▶ _Description of the task_: Wherever the word "record" turns up in a line of the entries, copy that line.

========

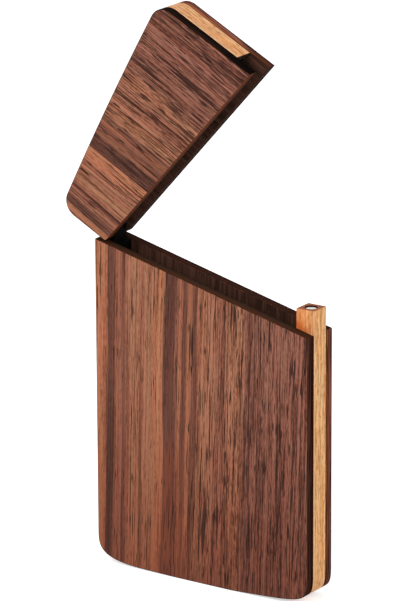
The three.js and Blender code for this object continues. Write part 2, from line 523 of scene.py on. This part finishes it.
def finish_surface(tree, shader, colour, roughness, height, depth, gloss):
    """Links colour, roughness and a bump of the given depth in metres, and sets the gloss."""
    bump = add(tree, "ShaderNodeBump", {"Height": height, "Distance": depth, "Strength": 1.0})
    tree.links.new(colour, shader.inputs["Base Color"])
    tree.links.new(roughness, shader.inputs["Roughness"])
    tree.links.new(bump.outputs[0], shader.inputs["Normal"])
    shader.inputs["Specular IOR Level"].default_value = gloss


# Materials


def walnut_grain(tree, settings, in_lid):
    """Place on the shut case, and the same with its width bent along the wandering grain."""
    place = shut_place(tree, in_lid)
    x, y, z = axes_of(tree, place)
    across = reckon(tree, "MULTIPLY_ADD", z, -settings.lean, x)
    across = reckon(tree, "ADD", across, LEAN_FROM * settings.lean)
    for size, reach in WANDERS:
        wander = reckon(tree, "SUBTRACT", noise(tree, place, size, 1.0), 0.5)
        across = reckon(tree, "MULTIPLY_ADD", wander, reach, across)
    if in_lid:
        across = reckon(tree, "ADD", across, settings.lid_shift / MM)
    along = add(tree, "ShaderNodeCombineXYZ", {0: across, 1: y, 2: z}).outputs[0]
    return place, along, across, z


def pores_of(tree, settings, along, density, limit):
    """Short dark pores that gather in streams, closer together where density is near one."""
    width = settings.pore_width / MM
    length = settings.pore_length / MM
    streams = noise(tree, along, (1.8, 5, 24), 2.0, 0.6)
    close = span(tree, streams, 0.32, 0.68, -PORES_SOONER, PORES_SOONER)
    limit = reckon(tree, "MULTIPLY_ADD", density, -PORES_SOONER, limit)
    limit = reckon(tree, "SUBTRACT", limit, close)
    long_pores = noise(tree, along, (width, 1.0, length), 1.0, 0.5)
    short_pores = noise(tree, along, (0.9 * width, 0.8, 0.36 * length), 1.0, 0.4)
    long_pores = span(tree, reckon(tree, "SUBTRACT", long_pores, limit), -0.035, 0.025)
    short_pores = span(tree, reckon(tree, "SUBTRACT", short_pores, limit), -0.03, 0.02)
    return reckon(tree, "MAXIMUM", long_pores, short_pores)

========

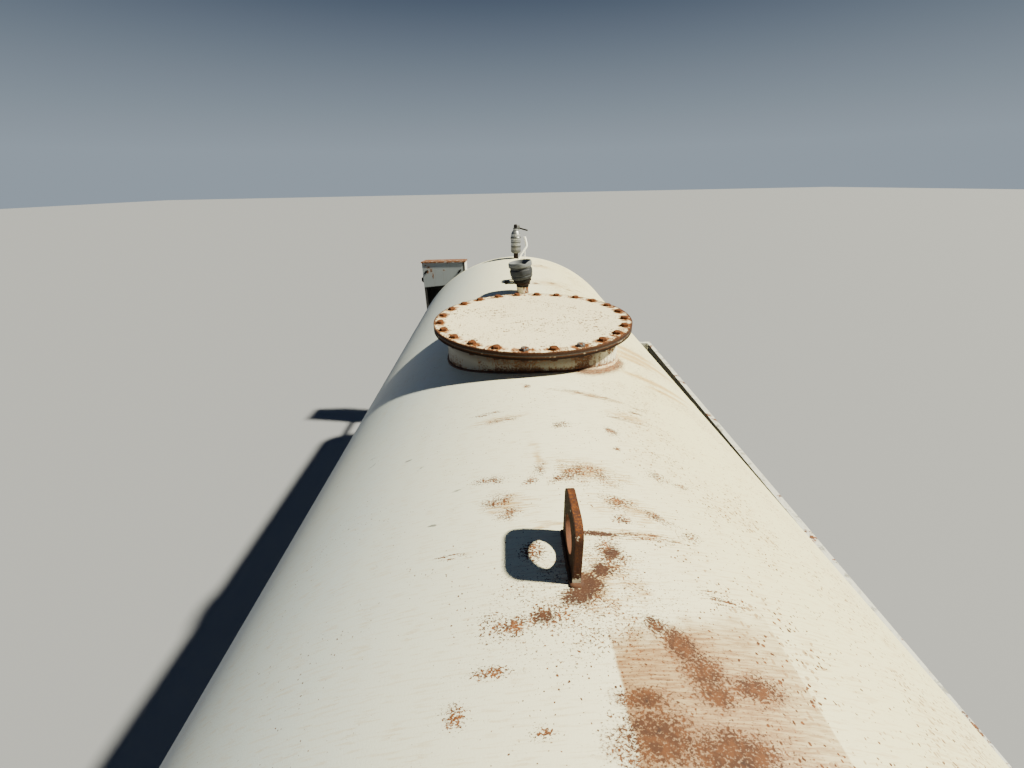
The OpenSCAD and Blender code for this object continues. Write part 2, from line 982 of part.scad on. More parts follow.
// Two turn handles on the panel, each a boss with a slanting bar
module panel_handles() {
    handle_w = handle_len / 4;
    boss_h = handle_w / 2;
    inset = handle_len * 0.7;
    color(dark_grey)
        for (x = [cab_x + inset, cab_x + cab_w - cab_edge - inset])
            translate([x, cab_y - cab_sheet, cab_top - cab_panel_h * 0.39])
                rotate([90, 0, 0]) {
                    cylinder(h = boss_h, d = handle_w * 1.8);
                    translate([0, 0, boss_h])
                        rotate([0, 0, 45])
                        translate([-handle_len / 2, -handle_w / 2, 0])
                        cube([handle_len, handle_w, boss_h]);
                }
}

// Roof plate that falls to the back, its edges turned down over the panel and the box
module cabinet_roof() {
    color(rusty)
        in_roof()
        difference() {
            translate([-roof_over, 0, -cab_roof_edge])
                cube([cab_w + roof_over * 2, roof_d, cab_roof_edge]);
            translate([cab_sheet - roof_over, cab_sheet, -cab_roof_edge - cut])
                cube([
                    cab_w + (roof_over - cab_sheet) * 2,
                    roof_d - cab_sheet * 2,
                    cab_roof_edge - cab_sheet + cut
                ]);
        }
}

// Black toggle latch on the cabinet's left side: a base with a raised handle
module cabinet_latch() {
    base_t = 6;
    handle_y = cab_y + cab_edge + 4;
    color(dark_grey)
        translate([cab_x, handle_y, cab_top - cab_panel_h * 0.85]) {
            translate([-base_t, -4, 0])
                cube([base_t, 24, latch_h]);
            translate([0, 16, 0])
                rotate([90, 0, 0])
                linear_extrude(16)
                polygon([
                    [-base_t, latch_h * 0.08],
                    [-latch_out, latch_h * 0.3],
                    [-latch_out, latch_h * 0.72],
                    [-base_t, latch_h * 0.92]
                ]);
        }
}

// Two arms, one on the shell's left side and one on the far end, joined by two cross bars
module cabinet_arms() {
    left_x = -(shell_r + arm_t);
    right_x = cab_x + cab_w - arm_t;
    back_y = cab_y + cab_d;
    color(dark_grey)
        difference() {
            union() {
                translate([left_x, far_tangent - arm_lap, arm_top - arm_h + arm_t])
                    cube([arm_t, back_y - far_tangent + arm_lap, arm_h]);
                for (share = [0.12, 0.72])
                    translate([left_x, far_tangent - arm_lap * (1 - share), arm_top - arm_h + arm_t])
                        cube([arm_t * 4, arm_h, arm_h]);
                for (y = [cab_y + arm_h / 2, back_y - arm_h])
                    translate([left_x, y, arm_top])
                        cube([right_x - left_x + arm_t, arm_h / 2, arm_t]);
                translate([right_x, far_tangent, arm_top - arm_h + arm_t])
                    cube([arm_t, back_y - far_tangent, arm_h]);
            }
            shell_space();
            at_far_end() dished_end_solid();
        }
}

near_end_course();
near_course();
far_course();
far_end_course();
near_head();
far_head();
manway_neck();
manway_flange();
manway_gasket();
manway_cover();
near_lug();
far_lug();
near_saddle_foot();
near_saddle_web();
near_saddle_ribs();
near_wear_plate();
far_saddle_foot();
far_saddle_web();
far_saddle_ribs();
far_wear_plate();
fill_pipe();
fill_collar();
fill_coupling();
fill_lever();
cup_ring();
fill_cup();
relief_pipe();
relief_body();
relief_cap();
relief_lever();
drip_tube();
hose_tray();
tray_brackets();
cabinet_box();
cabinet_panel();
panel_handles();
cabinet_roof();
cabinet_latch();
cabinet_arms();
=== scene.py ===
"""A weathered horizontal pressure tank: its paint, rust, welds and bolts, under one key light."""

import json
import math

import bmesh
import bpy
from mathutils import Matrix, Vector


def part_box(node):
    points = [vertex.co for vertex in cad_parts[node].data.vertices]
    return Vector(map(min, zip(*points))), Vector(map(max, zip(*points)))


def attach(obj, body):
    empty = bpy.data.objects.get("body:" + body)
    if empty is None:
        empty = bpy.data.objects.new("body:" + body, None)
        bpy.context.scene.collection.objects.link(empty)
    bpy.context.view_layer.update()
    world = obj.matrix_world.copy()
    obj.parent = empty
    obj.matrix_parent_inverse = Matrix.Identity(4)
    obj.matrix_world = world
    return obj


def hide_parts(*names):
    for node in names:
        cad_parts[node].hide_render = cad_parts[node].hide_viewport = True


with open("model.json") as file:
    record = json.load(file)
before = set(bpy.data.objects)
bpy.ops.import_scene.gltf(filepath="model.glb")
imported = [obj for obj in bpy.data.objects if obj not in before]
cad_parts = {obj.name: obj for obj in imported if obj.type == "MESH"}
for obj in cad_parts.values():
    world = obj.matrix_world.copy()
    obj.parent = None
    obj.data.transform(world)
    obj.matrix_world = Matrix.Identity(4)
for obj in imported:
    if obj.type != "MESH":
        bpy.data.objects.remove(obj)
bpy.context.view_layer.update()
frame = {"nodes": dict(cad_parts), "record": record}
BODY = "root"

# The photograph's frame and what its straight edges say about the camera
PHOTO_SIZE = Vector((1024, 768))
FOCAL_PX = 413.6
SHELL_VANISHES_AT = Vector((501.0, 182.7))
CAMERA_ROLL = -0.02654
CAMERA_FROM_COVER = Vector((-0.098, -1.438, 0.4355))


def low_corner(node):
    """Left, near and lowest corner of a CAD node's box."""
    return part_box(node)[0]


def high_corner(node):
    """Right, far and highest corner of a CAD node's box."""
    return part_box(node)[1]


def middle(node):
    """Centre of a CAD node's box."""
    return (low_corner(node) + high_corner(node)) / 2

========

▶ _Output for this exercise_:
    record = json.load(file)
frame = {"nodes": dict(cad_parts), "record": record}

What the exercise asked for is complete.